◆ **Data**:
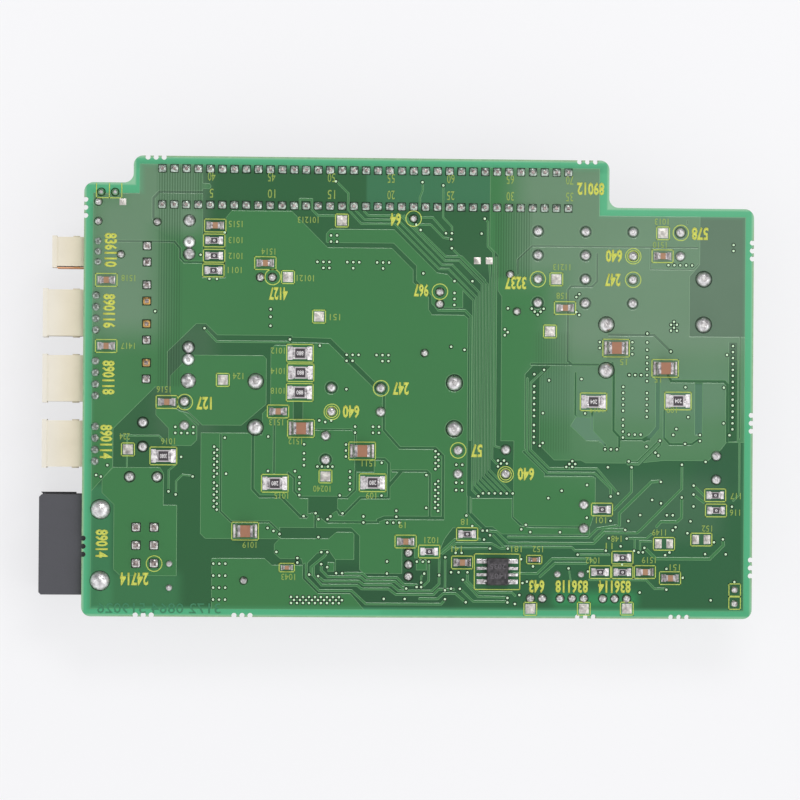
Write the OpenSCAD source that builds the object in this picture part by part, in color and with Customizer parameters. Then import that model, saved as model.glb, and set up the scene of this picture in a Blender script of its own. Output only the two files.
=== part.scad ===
// Control and power supply board of an industrial controller.
// The board lies on its component side, so its solder side faces up.
// X runs along the long edge, Y towards the tab that carries the main connector.

/* [Board] */
// Length of the board
board_w = 142.7; // [140:0.1:170]
// Depth of the board up to the step on the right
body_d = 87.55; // [86:0.05:110]
// How far the tab stands out past the step on the right
tab_out = 10.05; // [9:0.05:14]
// Thickness of the laminate
board_t = 1.6; // [1:0.1:2.4]
// Left end of the tab, from the left edge
tab_x0 = 10.4; // [6:0.1:12]
// Right end of the tab, from the left edge
tab_x1 = 111.6; // [110:0.1:125]
// Drop of the shoulder on the left, below the tab's edge
shoulder_drop = 5.75; // [2:0.05:8]
// Radius of the outline's corners
corner_r = 2.0; // [0.5:0.1:3]
// Diameter of the bites left by the break-off rails
bite_d = 1.1; // [0.6:0.1:1.6]
// Spacing of the bites
bite_pitch = 1.7; // [1.7:0.1:3]
// Distance of a bite's centre inside the edge
bite_in = 0.3; // [0:0.05:0.5]

/* [Layout] */
// Step of the layout grid, 25 thousandths of an inch
grid = 0.635; // [0.635:0.001:0.66]
// Grid origin from the left edge
grid_x0 = -0.1; // [-0.3:0.05:0.3]
// Grid origin from the lower edge
grid_y0 = -0.15; // [-0.3:0.05:0.3]

/* [Main connector] */
// Contacts in one of the two rows
main_ways = 35; // [10:1:35]
// Spacing of the contacts
main_pitch = 2.54; // [2:0.01:2.54]
// Distance between the two rows
main_rows = 7.62; // [5.08:0.01:8]
// Middle of the two rows, from the tab's edge
main_in = 6.5; // [6.2:0.1:8]
// Middle of the rows, from the left edge
main_mid = 59.65; // [58:0.1:62]
// Width of the housing
main_w = 10.4; // [10.2:0.1:12]
// Height of the housing
main_h = 14; // [8:0.1:15]
// Housing past the end contacts
main_end = 3.4; // [2:0.1:5]
// Side of the square contact posts
post = 0.64; // [0.5:0.01:0.8]
// Side of a contact window
window = 1.3; // [1:0.05:1.6]
// Depth of a contact window
window_deep = 8; // [4:0.1:9]

/* [Power inlet] */
// Width of the inlet housing
inlet_w = 21.2; // [20:0.1:24]
// How far the inlet stands out past the board's left edge
inlet_out = 9.1; // [6:0.1:12]
// How far the inlet reaches over the board
inlet_over = 9.6; // [8:0.1:10]
// Wall of the inlet's mouth
inlet_wall = 1.3; // [0.8:0.1:2]
// Depth of the inlet's mouth
inlet_deep = 11; // [9:0.1:13]
// Spacing of the inlet's pins
inlet_pitch = 3.81; // [3.5:0.01:4]
// Side of the inlet's square pins
inlet_pin = 1.0; // [0.8:0.05:1.2]
// Length of a pin inside the mouth
inlet_reach = 6; // [3:0.1:6.5]
// Level of the upper contacts below the board
inlet_level = 4.6; // [4:0.1:5]
// Drop from the upper contacts to the lower ones
inlet_rows = 5.4; // [5:0.1:6.5]
// Distance between the two board locks
lock_span = 15.1; // [14:0.1:16]
// Board locks from the left edge
lock_x = 3.9; // [3:0.1:5]
// Diameter of a board lock
lock_d = 2.9; // [2:0.1:3.2]

/* [Output headers] */
// Contacts in an output header
out_ways = 4; // [2:1:4]
// Spacing of the contacts
out_pitch = 2.45; // [2.2:0.05:2.5]
// Width of the housing
out_w = 9.8; // [9.6:0.1:11]
// Height of the housing
out_h = 7.6; // [7:0.1:9]
// How far the headers stand out past the left edge
out_out = 8.6; // [7:0.1:9]
// How far the headers reach over the board
out_over = 1.3; // [1:0.1:1.6]
// Length of the lip round a header's mouth
lip_l = 1.0; // [0.6:0.1:1.6]
// How far the lip stands out
lip_t = 0.25; // [0.1:0.05:0.35]
// Wall of a header
out_wall = 0.8; // [0.6:0.05:1]
// Depth of a header's mouth
out_deep = 7.8; // [7:0.1:8.2]
// Length of a contact inside the mouth
out_reach = 3.2; // [2:0.1:3.4]
// Pins from the left edge
out_pin_x = 2.65; // [2.4:0.05:3]
// Side of a header's square pins
out_pin = 0.6; // [0.5:0.01:0.7]

/* [Signal header] */
// Spacing of the signal header's contacts
sig_pitch = 2.2; // [2:0.05:2.4]
// Width of its housing
sig_w = 6.2; // [5.8:0.1:7]
// Height of its housing
sig_h = 5; // [4:0.1:6]
// How far it stands out past the left edge
sig_out = 6.7; // [5:0.1:8]
// Side of its square pins
sig_pin = 0.5; // [0.4:0.01:0.6]
// Thickness of the strip on its side
strip_t = 0.2; // [0.1:0.05:0.4]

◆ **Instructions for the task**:
Write out exactly, please, the lines beginning at the start of the material and ending with the line that holds "the main connector.", both included.

◆ **Result of this task**:
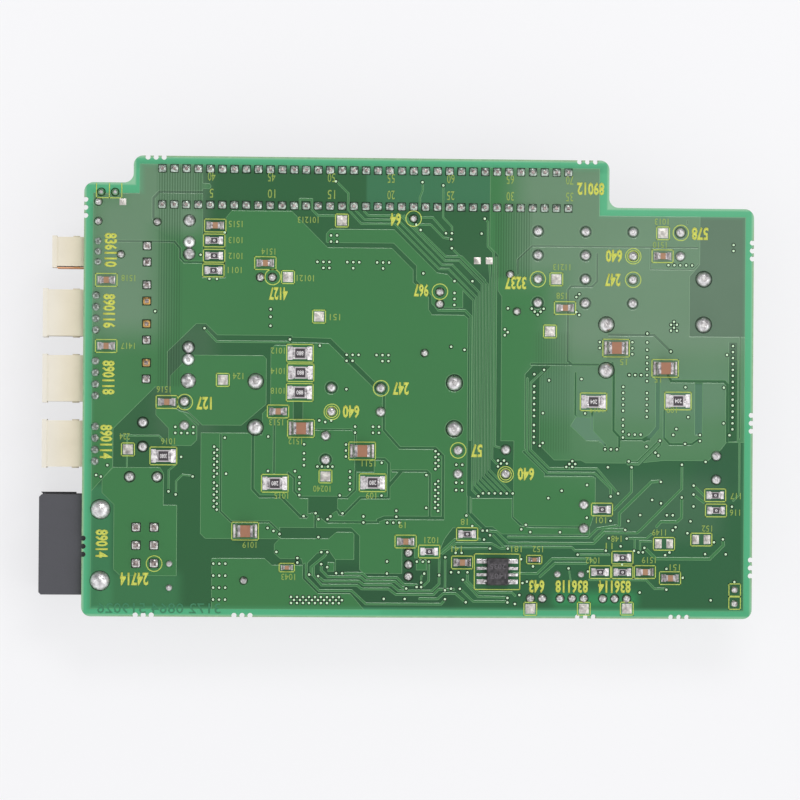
Write the OpenSCAD source that builds the object in this picture part by part, in color and with Customizer parameters. Then import that model, saved as model.glb, and set up the scene of this picture in a Blender script of its own. Output only the two files.
=== part.scad ===
// Control and power supply board of an industrial controller.
// The board lies on its component side, so its solder side faces up.
// X runs along the long edge, Y towards the tab that carries the main connector.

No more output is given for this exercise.